The idea of a central bank monopoly on money, where a bunch of wise men (and the occasional woman) will decide issues relating to supply and interest rates, is past its sell-by date. We would never accept the idea that one good should be produced by only one company so that we derive maximum economies of scale; we expect competition in every other area of trade and exchange, but somehow stand wedded to the idea that only in currencies we must make an exception. This is nothing but giving politicians ultimately authority on how they will spend or mis-spend our tax revenues, and when they will just print money to get themselves re-elected. Fiat money, despite the excess love Keynesians have for its ability to moderate recessions, now needs to compete with non-fiat money so that we give ordinary people and savers leeway to tell their government what they think about their ability to manage public funds.
Once multiple currencies are created, including some by private parties, it will be possible for monetary authorities to suggest guidelines for how these crypto and other currencies are to be accounted for in monetary policy and in the banking system, what kind of basic safety features need to be built into them, where they can be used and exchanged, and generally create a degree of accountability around them, etc.
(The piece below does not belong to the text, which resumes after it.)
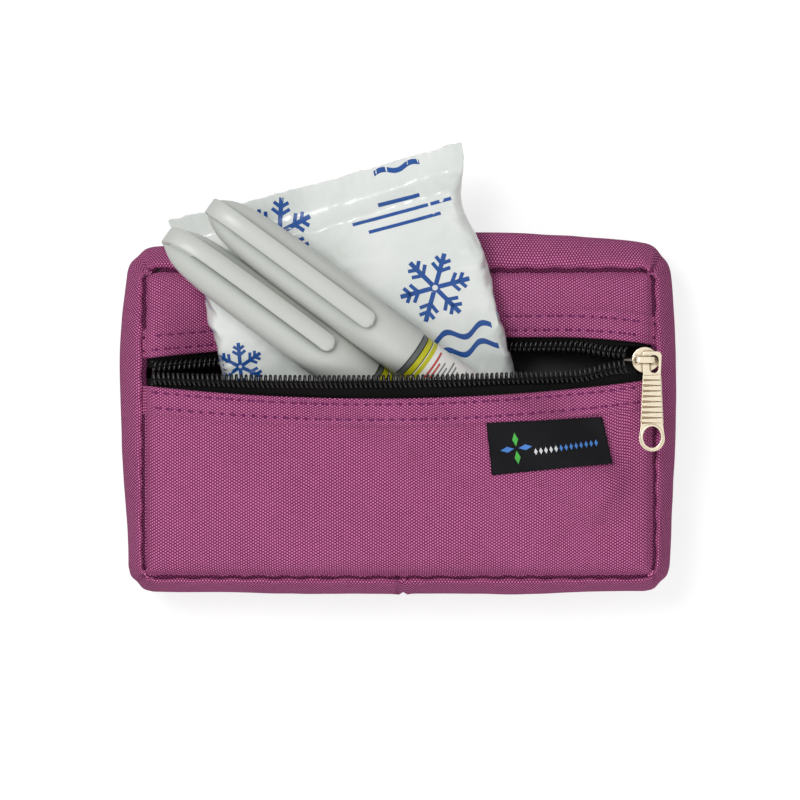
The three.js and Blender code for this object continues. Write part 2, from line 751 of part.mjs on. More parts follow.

It will never be possible to control all cryptocurrencies, and many will surely stay outside regulation. Which is fine. What we need is a recognition that multiple currencies may serve the interests of the public better simply by giving them the right to vote with their feet if they start losing faith in official money. Consider just one example of how lack of alternatives distorts the values of official currencies. The US dollar is strong despite running current account deficits for years on end. It is strong because countries who accept payment in dollar fear their wealth will crash if they sell. Its strength is thus illusory, emanating from the fear that propping it is in the holder’s self-interest. Shouldn’t the world be enabling the creation of alternatives to break this piece of fiction and end the dollar bubble? Points for us to ponder.